The contracts that Duke had with Entergy contained contractual language permitting either party to make a unilateral application to FERC for a change in the rates or other terms or conditions of the contract. As a result, FERC agreed with Duke that the lower “just and reasonable” standard for considering modification of the interconnection contract should be used, rather than the “public interest” standard that some courts of appeal have characterized as “practicably insurmountable.” Since FERC found the allocation of network costs to the independent power project rather than to all grid users to be unjust and unreasonable, it ordered the contracts to be modified to reflect its current transmission cost allocation cost policies.
FERC later cited the “Hinds II” decision to require similar changes to an existing interconnection agreement between a subsidiary of Calpine Corporation and the Pacific Gas & Electric Company. Eleven Calpine subsidiaries reached agreements with PG&E that conform to the FERC’s new policies requiring all transmission customers to pay the costs of network upgrades. However, a 12th subsidiary, the Delta Energy Center, had previously submitted its interconnection agreement to FERC and said in the filing that Delta’s entitlement to credit for the cost of network upgrades resulting from its operations would turn on FERC’s decision in the Duke Energy Hinds case. FERC review of Delta’s contract showed that, like Duke Hinds, Delta had reserved the right to seek unilateral changes to its contract. The agency held that failure to provide Delta with credit for the network upgrades it would initially pay for would be inconsistent with FERC policy and, therefore, would not be just and reasonable. It ordered a change in the contract.
There are a number of implications from these decisions.
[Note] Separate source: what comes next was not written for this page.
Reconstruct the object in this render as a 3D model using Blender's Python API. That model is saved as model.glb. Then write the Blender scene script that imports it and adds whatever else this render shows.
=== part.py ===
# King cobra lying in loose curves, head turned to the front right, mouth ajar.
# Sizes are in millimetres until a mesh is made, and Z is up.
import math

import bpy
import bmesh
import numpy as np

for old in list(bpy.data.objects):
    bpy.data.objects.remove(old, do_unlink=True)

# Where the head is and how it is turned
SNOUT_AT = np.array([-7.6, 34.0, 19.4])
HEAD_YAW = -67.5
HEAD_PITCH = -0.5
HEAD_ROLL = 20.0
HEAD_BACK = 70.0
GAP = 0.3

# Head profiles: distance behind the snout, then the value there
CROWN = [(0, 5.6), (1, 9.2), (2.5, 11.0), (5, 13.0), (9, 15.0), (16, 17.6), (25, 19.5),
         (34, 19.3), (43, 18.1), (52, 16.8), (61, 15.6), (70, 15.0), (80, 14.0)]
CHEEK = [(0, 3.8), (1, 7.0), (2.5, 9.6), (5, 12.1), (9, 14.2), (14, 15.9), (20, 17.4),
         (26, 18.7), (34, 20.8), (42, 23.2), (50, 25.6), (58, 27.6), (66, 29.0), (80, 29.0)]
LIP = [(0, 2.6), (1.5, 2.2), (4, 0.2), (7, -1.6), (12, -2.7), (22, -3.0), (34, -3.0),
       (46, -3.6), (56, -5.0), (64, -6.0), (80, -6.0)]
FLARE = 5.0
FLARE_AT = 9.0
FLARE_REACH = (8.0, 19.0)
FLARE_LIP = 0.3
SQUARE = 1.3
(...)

Any generator negotiating a new interconnection agreement should make sure that the agreement conforms to FERC’s interconnection policy, which states that all upgrades beyond the point of interconnection are network upgrades the costs of which are the ultimately responsibility of the utility and its transmission customers.
As to contracts entered into prior to the FERC’s new policy initiatives on interconnection, based on these FERC decisions, it is clear that any similarly situated generator – that is, a generator who agreed to bear the costs of what FERC now classifies as network upgrades and whose interconnection agreement expressly reserved its rights to seek unilateral FERC changes to its contract – will be accorded the same treatment. What is not clear is the prospect for convincing FERC to change the cost allocation in interconnection agreements where the generator waived its rights to seek unilateral FERC modification. Generators in such cases must satisfy the higher “public interest” standard to have a contract modified.
Ironically, many independent power companies favor having FERC maintain a “nearly insurmountable” standard against changing long-term power purchase agreements for the sale of electricity at a specified rate not subject to requests for unilateral rate changes. Utilities and California have tried to set aside contracts to buy electricity that were signed when electricity prices were high. If FERC were to establish a lower standard for contract modification of this type of contract in the transmission arena, the decision would haunt generators in their roles as power sellers.